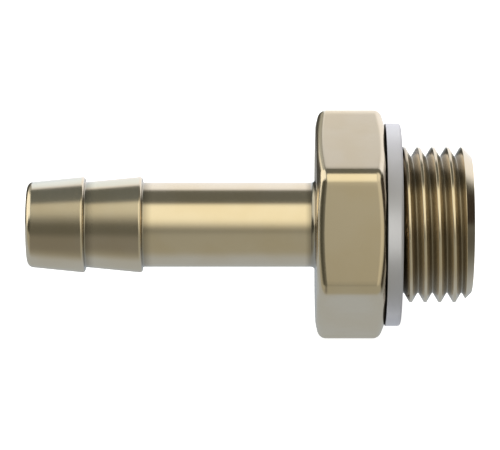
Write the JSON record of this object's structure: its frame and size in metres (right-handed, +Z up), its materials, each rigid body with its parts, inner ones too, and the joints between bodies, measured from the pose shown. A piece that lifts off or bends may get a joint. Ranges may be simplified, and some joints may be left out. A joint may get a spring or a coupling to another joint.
{
  "type": "hose nipple",
  "caption": "Hose nipple with a barbed hose tail, a hexagon, a flat sealing ring and a parallel pipe thread, joining a small hose to a threaded port.",
  "frame": {"origin": "centre of the sealing ring's outer face, on the bore's axis, where the face of the threaded port lies once the nipple is screwed in", "axes": "+X along the axis, out of the threaded end; the hose tail points to -X; +Z up, with one flat of the hexagon facing down as it lies on a table"},
  "size_m": [0.0278, 0.0144, 0.0126],
  "materials": {
    "nickel_plate": "turned brass with a bright, warm nickel plate",
    "ring_plastic": "satin white-grey polyamide"
  },
  "bodies": {
    "root": {"nipple_body": "nickel_plate", "sealing_ring": "ring_plastic"}
  },
  "joints": []
}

## What is required
Exactly reproduce every line of the data above.

## Response for this exercise
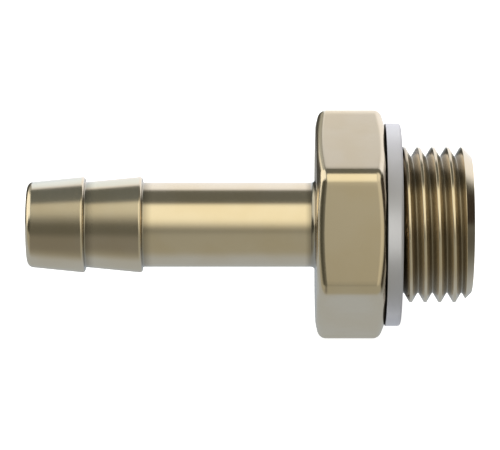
Write the JSON record of this object's structure: its frame and size in metres (right-handed, +Z up), its materials, each rigid body with its parts, inner ones too, and the joints between bodies, measured from the pose shown. A piece that lifts off or bends may get a joint. Ranges may be simplified, and some joints may be left out. A joint may get a spring or a coupling to another joint.
{
  "type": "hose nipple",
  "caption": "Hose nipple with a barbed hose tail, a hexagon, a flat sealing ring and a parallel pipe thread, joining a small hose to a threaded port.",
  "frame": {"origin": "centre of the sealing ring's outer face, on the bore's axis, where the face of the threaded port lies once the nipple is screwed in", "axes": "+X along the axis, out of the threaded end; the hose tail points to -X; +Z up, with one flat of the hexagon facing down as it lies on a table"},
  "size_m": [0.0278, 0.0144, 0.0126],
  "materials": {
    "nickel_plate": "turned brass with a bright, warm nickel plate",
    "ring_plastic": "satin white-grey polyamide"
  },
  "bodies": {
    "root": {"nipple_body": "nickel_plate", "sealing_ring": "ring_plastic"}
  },
  "joints": []
}